Lorsque le Laos est passé sous le régime communiste, nous avons dû fuir le pays et vivre dans un camp de réfugiés en Thaïlande, qui en comptait quelques dizaines à cette époque. Nous y avons vécu pendant deux ans et demi avant d’avoir l’autorisation d’immigrer au Canada. Le temps que nous avons passé dans ce camp vers la fin de mon adolescence a été, pour moi, à la fois un terrain d’expérimentation et une rare occasion d’apprendre à parler et à comprendre le thaï. Même si je n’ai pas appris à écrire la langue, je peux encore la lire aujourd’hui. Le thaï est la quatrième langue que j’ai apprise.
Mes dix premières années au Canada
Comme bien des gens qui ont immigré au Canada avant moi, je parlais très peu anglais, mes connaissances se limitant à ce que j’avais appris dans les quelques cours d’anglais que j’avais suivis au camp de réfugiés. À mon arrivée au Canada, j’ai passé environ un an à apprendre cette langue dans un cours d’anglais langue seconde. Toutefois, je me suis vite impatienté devant la lenteur de mes progrès, car je trouvais qu’apprendre l’anglais avec des étudiants et étudiantes qui avaient de la difficulté comme moi rendait le processus lent et pénible. J’ai décidé de m’inscrire à une école secondaire locale, où je n’ai fait qu’un seul semestre dans un programme d’anglais langue seconde. Je suis ensuite passé directement à des cours d’anglais réguliers, et j’ai commencé à apprendre l’anglais avec des étudiantes et étudiants nés au Canada. Le défi était de taille, c’est le moins que l’on puisse dire; l’expérience s’apparentait presque à se jeter à l’eau sans savoir nager. Sans trop savoir comment, j’ai surmonté cette épreuve et, quand je suis arrivé en 10e année, je me sentais plus à l’aise en anglais. J’ai alors décidé d’ajouter des cours de français élémentaire à mon programme scolaire. L’anglais et le français sont respectivement les cinquième et sixième langues que j’ai apprises. Après avoir terminé ma 13e année et, trois ans plus tard, obtenu mon diplôme du Collège algonquin, j’ai commencé à travailler comme programmeur informatique et je me suis inscrit à un cours d’espagnol élémentaire à l’Université Carleton.

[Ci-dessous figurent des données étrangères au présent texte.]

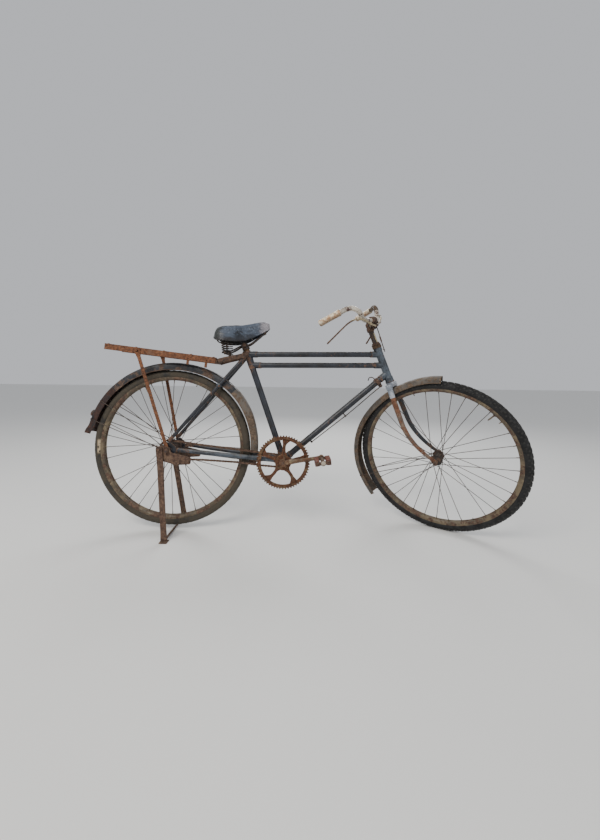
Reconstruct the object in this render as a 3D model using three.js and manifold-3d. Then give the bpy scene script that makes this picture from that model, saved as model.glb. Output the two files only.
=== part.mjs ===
// An old roadster bicycle with two top tubes, a rear carrier, rod brake levers and a
// two-legged rear stand. It is parked on its stand with the front wheel turned right.
// Units are millimetres. X is forward, Y is the rider's left and Z is up.
// The plan below puts the rear axle at x = 0 and the ground at z = 0. The last lines
// move the whole bicycle so that its origin is the middle of the ground below it.
import * as THREE from 'three';
import { mergeVertices } from 'three/addons/utils/BufferGeometryUtils.js';
import Module from 'manifold-3d';

const wasm = await Module();
wasm.setup();

// Driving dimensions: wheels
const TYRE_RADIUS = 351;
const TYRE_SECTION = 17;
const RIM_INNER_RADIUS = 309;
const RIM_HALF_WIDTH = 17.3;
const SPOKE_RADIUS = 1.4;
const WHEEL_SEGMENTS = 44;
const SPOKE_REACH = RIM_INNER_RADIUS - 1.5; // clear of the rim's flat facets
const REAR_AXLE_Z = 370;

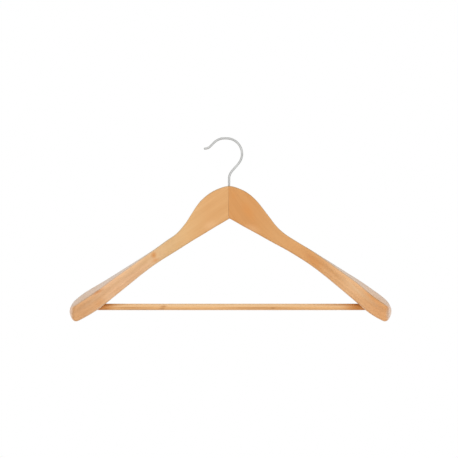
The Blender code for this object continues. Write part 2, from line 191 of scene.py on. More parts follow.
STEEP_REACH = 42 * MM  # how far from the seam the steeper grain reaches
# Knots, flecks and streaks, and patches of painted shade and painted highlight: place, half sizes,
# the angle they lie at, colour and strength.
SPOTS = {
    "left": [
        ((-105.5, -10, -162.5), (5.5, 60, 7), 0, AMBER, 1.0),
        ((-103.5, -10, -169.5), (8, 60, 3.5), 20, AMBER, 0.8),
        # painted shade along the left arm's underside
        ((-140, -10, -196.5), (68, 60, 10.5), 37, SHADE_TAN, 0.9),
        ((-181, -40, -229.5), (15, 60, 8), 37, AMBER, 0.4),
        # painted shade under the left arm's rim, in this and the next spot
        ((-183, -40, -213.3), (13, 60, 3.4), 28, KNOT_AND_SHADE, 0.85),
        ((-167, -40, -201.3), (15, 60, 3.4), 33, SHADE_TAN, 1.0),
        ((-156, -40, -211), (12, 60, 8), 37, AMBER, 0.22),
        ((-27, 0, -120), (16, 60, 9), 25, STRAW, 0.3),
    ],
    "right": [
        ((120, -10, -171), (20, 60, 8), -38, AMBER, 0.7),
        ((112, -10, -164), (9, 60, 4), -30, KNOT_AND_SHADE, 0.3),
        ((26, -10, -100), (22, 60, 10), -60, AMBER, 0.8),
        ((7, -10, -79), (11, 60, 6), -70, AMBER, 0.4),
        # painted highlights under the right arm's rim, in this and the next spot
        ((175.5, -40, -207.9), (26, 60, 2.2), -45, STRAW, 0.8),
        ((181, -40, -213), (40, 60, 6.5), -39, STRAW, 0.5),
        # painted shade under the rim towards the right nose
        ((201, -40, -221.5), (20, 60, 5.5), -33, AMBER, 0.6),
        # painted highlight down the right nose
        ((223.5, -40, -245), (6.5, 60, 17), 0, NOSE_HIGHLIGHT, 0.8),
        ((33, 0, -126), (17, 60, 9), -25, STRAW, 0.3),
    ],
}

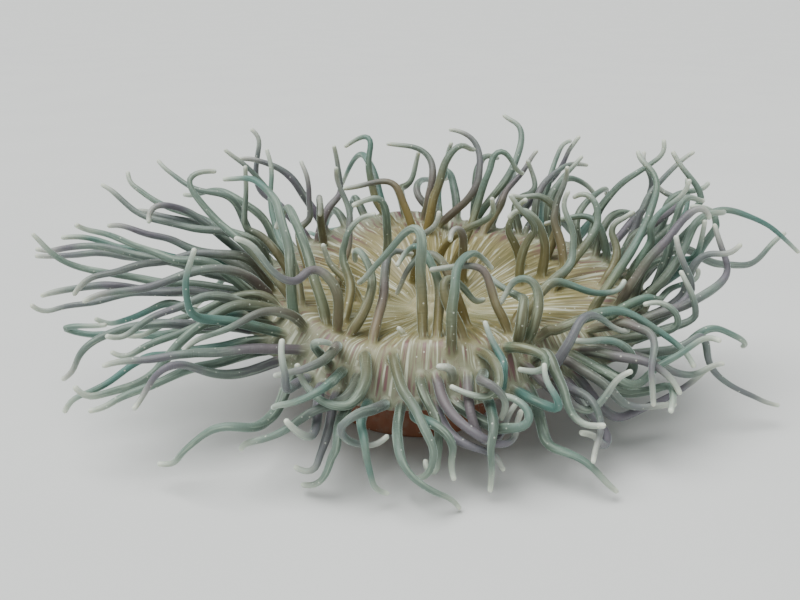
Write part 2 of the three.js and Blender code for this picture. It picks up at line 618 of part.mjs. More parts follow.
// Splits a curve into straight lengths, shorter where it bends more.
function splitCurve(curve) {
  const fine = CURVE_SAMPLES;
  const points = curve.getPoints(fine);
  const turns = [0];
  for (let i = 1; i < fine; i += 1) {
    const before = points[i].clone().sub(points[i - 1]);
    const after = points[i + 1].clone().sub(points[i]);
    turns.push(before.angleTo(after));
  }
  turns.push(0);
  const turn = turns.reduce((sum, angle) => sum + angle, 0);
  const total = curve.getLength();
  const forBends = Math.round(turn / radians(BEND_PER_SEGMENT)) + 2;
  const forLength = Math.ceil(total / LONGEST_SEGMENT);
  const segments = clamp(Math.max(forBends, forLength), LEAST_SEGMENTS, MOST_SEGMENTS);
  const measure = [0];
  for (let i = 1; i <= fine; i += 1) {
    const run = points[i].distanceTo(points[i - 1]) / total;
    measure.push(measure[i - 1] + 0.5 * run + (0.5 * turns[i]) / turn);
  }
  const stations = [points[0]];
  let i = 0;
  for (let k = 1; k <= segments; k += 1) {
    const wanted = (measure[fine] * k) / segments;
    while (i < fine - 1 && measure[i + 1] < wanted) i += 1;
    const share = clamp((wanted - measure[i]) / (measure[i + 1] - measure[i]), 0, 1);
    const station = points[i].clone().lerp(points[i + 1], share);
    const isNear = station.distanceTo(stations[stations.length - 1]) < SHORTEST_SEGMENT;
    if (isNear && k < segments) continue;
    if (isNear) stations.pop();
    stations.push(station);
  }
  return stations;
}

// Radius of a tentacle at a share of its length.
function tentacleRadius(tentacle, share) {
  const radius = mix(TENTACLE_BASE_RADIUS, TENTACLE_TIP_RADIUS, Math.pow(share, TAPER_POWER));
  return radius * tentacle.stoutness;
}

// The nearest points of two straight lengths, as shares along each.
function nearestShares(a0, a1, b0, b1) {
  const u = a1.clone().sub(a0);
  const v = b1.clone().sub(b0);
  const w = a0.clone().sub(b0);
  const a = u.dot(u);
  const b = u.dot(v);
  const c = v.dot(v);
  const d = u.dot(w);
  const e = v.dot(w);
  const denominator = a * c - b * b;
  let s = denominator > TINY * TINY ? clamp((b * e - c * d) / denominator, 0, 1) : 0.5;
  const t = clamp((b * s + e) / c, 0, 1);
  s = clamp((b * t - d) / a, 0, 1);
  return [s, t];
}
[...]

Imbattable… la vie dans les Forces armées canadiennes
Je n’ai pas été programmeur longtemps; en effet, j’ai occupé cet emploi pendant environ trois mois et j’ai ensuite pris la décision la plus importante de ma vie : rejoindre les rangs de l’armée!
L’idée de donner libre cours à ma passion pour les études linguistiques ne m’avait jamais effleuré l’esprit jusqu’à ce qu’un jour, un ami me suggère de m’y consacrer de façon plus officielle en faisant une majeure en linguistique. Ainsi, tout en travaillant à temps plein dans les Forces armées canadiennes, j’ai commencé à suivre des cours du soir. J’ai suivi des cours de latin et d’American Sign Language et, en même temps, je m’exerçais à parler cantonais chaque fois que j’en avais l’occasion. J’ai donc pu finalement assouvir cette passion que je cultivais déjà sans trop m’en rendre compte, et collectionner les langues comme d’autres collectionnent les timbres ou les pièces de monnaie (bien que je le fasse aussi).

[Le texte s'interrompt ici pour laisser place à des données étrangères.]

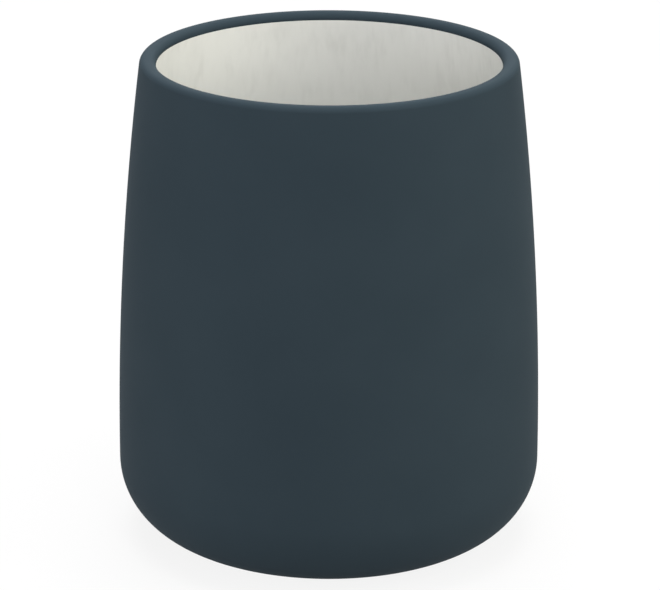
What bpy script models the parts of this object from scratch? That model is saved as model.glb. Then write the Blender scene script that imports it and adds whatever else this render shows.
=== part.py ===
"""A round pen holder: one slip-cast ceramic pot, coated matte outside and glazed inside, on four grip pads.

The pot is turned about Z and stands on the plane z = 0. The front is towards -Y. Every layer of the pot
follows the bare clay's own section at a stated distance off the clay, so the section is written once.
"""

import math

import bpy

MM = 0.001

# The finished outside. The draw-in is how far the wall has leaned in, on each side, at the crown's plane.
OVERALL_HEIGHT = 100.0 * MM
BODY_DIAMETER = 86.0 * MM
WALL_DRAW_IN = 5.45 * MM
CORNER_RADIUS = 15.2 * MM

# The clay, the clearance between neighbouring pieces, and the rim's roundings as shares of the clay's wall.
CLAY_WALL = 2.2 * MM
CLAY_FLOOR = 3.2 * MM
SEAT_GAP = 0.3 * MM
RIM_OUTER_ROUNDING_SHARE = 0.35
RIM_INNER_ROUNDING_SHARE = 0.45

# The two finishes on the clay.
COAT_THICKNESS = 0.3 * MM
GLAZE_THICKNESS = 0.3 * MM

# The bare foot ring, which starts outside the flat of the base. Its edges are rounded by a share of its land.
FOOT_FLARE = 2.2 * MM
FOOT_LAND = 4.6 * MM
FOOT_EDGE_SHARE = 0.1

# The pads in the recess inside the foot ring, and the film over each. The pads stand proud of the ring. They
# are spread evenly round the axis, from the first one's angle on, anticlockwise seen from above.
PAD_DIAMETER = 10.0 * MM
PAD_THICKNESS = 1.5 * MM
PAD_PROUD = 0.8 * MM
PAD_EDGE_SHARE = 0.25
PAD_INSET = 2.6 * MM
FILM_DIAMETER = 9.0 * MM
FILM_THICKNESS = 0.2 * MM
PAD_PLACES = ("front_right", "back_right", "back_left", "front_left")
FIRST_PAD_ANGLE = math.radians(-45.0)

# How finely the round shapes are divided.
TURN_STEPS = 48
PAD_STEPS = 24
CORNER_STEPS = 6
WALL_STEPS = 5
RIM_STEPS = 4
EDGE_STEPS = 2
PAD_EDGE_STEPS = 2
SHARP_ANGLE = math.radians(32.0)
MERGE_DISTANCE = 0.01 * MM

# Heights above the desk.
FILM_HEIGHT = PAD_THICKNESS + SEAT_GAP
RECESS_CEILING = FILM_HEIGHT + FILM_THICKNESS + SEAT_GAP
CENTRE_HEIGHT = PAD_PROUD + CORNER_RADIUS
FLOOR_HEIGHT = RECESS_CEILING + CLAY_FLOOR
CROWN_HEIGHT = OVERALL_HEIGHT - COAT_THICKNESS - SEAT_GAP

# The wall is one long arc, upright at the height from which the corners are struck, and it leans in above.
WALL_RISE = OVERALL_HEIGHT - CENTRE_HEIGHT
SWEEP_RADIUS = (WALL_RISE ** 2 + WALL_DRAW_IN ** 2) / (2 * WALL_DRAW_IN)
SWEEP_X = BODY_DIAMETER / 2 - SWEEP_RADIUS
OUTER_SWEEP = SWEEP_RADIUS - COAT_THICKNESS - SEAT_GAP
INNER_SWEEP = OUTER_SWEEP - CLAY_WALL

# The corners under the wall, outside and inside.
OUTER_CORNER = CORNER_RADIUS - COAT_THICKNESS - SEAT_GAP
OUTER_CORNER_X = SWEEP_X + OUTER_SWEEP - OUTER_CORNER
INNER_CORNER = CENTRE_HEIGHT - FLOOR_HEIGHT
INNER_CORNER_X = SWEEP_X + INNER_SWEEP - INNER_CORNER

# The two roundings of the rim, each struck tangent to its side of the wall and to the crown.
OUTER_ROUNDING = RIM_OUTER_ROUNDING_SHARE * CLAY_WALL
INNER_ROUNDING = RIM_INNER_ROUNDING_SHARE * CLAY_WALL
OUTER_LEAN = math.asin((CROWN_HEIGHT - OUTER_ROUNDING - CENTRE_HEIGHT) / (OUTER_SWEEP - OUTER_ROUNDING))
INNER_LEAN = math.asin((CROWN_HEIGHT - INNER_ROUNDING - CENTRE_HEIGHT) / (INNER_SWEEP + INNER_ROUNDING))
OUTER_ROUNDING_X = SWEEP_X + (OUTER_SWEEP - OUTER_ROUNDING) * math.cos(OUTER_LEAN)
INNER_ROUNDING_X = SWEEP_X + (INNER_SWEEP + INNER_ROUNDING) * math.cos(INNER_LEAN)

# The foot ring and the ring of pads.
FOOT_RADIUS = OUTER_CORNER_X + FOOT_FLARE
RECESS_RADIUS = FOOT_RADIUS - FOOT_LAND
FOOT_EDGE = FOOT_EDGE_SHARE * FOOT_LAND
PAD_EDGE = PAD_EDGE_SHARE * PAD_THICKNESS
PAD_CIRCLE_RADIUS = RECESS_RADIUS - PAD_INSET - PAD_DIAMETER / 2


def arc(centre_x, centre_z, radius, start, end, steps):
    """Points (x, z) along an arc. The angles are in radians, counted up from +X."""
    angles = [start + (end - start) * step / steps for step in range(steps + 1)]
    return [(centre_x + radius * math.cos(angle), centre_z + radius * math.sin(angle)) for angle in angles]


def joined(*runs):
    """One run of points from several, without the point that two neighbouring runs share."""
    points = []
    for point in (point for run in runs for point in run):
        if not points or math.dist(points[-1], point) > MERGE_DISTANCE:
            points.append(point)
    return points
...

Lors de ma mission de maintien de la paix en Bosnie en 2006, j’ai eu la possibilité exceptionnelle de vivre et de travailler dans le milieu le plus propice à l’apprentissage d’une langue, c’est-à-dire avec la population locale. Pendant mon séjour, j’ai passé tout mon temps libre à essayer d’apprendre le serbo-croate, et sept ans plus tard, en 2013, j’ai appris par moi-même le swahili pendant mon deuxième déploiement à l’étranger, en République démocratique du Congo.

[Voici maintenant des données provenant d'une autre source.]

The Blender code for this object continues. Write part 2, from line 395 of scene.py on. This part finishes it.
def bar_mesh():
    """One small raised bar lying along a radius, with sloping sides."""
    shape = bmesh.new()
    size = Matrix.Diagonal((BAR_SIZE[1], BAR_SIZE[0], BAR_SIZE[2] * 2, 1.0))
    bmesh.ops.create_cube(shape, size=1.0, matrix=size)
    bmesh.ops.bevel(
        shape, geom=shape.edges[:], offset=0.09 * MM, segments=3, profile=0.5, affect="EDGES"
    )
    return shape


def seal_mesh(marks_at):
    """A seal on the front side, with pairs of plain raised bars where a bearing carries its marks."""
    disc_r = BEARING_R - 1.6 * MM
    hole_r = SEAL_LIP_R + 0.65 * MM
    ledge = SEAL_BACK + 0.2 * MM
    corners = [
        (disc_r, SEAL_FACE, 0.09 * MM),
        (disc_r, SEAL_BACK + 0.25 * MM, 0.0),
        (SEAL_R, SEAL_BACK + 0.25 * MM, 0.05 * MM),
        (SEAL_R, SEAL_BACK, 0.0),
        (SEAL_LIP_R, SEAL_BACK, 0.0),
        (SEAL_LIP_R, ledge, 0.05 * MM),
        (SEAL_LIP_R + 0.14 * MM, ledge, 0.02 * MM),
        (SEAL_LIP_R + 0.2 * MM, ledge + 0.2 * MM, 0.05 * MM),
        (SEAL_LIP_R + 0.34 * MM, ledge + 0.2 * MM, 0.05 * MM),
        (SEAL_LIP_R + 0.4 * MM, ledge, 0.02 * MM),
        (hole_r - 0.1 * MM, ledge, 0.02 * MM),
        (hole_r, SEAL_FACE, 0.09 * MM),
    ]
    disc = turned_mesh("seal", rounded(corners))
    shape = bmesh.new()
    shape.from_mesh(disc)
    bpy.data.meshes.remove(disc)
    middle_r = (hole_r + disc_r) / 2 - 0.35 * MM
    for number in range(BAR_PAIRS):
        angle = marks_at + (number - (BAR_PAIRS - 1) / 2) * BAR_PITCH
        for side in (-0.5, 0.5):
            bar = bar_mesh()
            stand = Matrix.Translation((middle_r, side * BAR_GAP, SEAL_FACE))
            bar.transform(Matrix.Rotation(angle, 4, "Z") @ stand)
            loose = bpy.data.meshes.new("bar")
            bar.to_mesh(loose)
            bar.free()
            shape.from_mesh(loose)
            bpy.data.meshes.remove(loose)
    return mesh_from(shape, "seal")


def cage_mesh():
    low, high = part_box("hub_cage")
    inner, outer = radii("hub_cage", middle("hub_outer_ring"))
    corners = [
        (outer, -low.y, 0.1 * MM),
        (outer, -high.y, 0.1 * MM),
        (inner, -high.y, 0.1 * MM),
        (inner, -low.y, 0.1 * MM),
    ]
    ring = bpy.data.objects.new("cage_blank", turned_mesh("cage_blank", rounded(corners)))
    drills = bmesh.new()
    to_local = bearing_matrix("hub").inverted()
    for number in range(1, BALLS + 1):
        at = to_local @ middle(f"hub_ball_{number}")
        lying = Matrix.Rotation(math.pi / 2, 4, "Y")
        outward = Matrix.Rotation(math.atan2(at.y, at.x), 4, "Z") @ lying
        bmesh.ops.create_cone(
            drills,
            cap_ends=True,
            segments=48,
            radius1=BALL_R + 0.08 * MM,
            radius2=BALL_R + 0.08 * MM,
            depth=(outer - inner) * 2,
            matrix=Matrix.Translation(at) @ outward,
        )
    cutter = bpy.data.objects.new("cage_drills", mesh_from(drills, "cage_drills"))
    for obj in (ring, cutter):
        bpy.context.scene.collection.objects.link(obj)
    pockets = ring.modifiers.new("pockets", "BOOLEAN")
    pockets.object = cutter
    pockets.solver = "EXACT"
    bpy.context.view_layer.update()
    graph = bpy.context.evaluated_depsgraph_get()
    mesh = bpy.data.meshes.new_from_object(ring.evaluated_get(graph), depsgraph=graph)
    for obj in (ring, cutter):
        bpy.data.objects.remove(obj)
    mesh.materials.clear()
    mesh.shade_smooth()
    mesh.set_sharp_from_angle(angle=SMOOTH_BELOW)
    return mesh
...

Les diverses langues que j’apprends me permettent de voir le monde de différentes façons grâce à toutes les nuances qui distinguent chacune d’elles, les perspectives variées qu’elles amènent et les influences qui les caractérisent. J’aime les langues à un point tel que je me suis fixé comme objectif de continuer à en apprendre toute ma vie. J’espère atteindre au moins un niveau de conversation, d’écriture et de lecture me permettant de fonctionner au quotidien dans dix langues, dont les six langues officielles de l’Organisation des Nations Unies (l’anglais, l’arabe, le chinois, l’espagnol, le français et le russe). Y arriverai-je un jour? Peut-être que oui, peut-être que non. Il n’en demeure pas moins que, pour moi, l’apprentissage des langues n’est pas un voyage vers une destination finale; il s’agit plutôt du cheminement d’une vie, et donc d’un effort continu que je fais tout en profitant de la beauté du paysage que je peux apprécier à travers la fenêtre sur le monde que m’offre chaque langue!
Alors, ma question est la suivante : est-ce qu’on apprend ou on acquiert une nouvelle langue?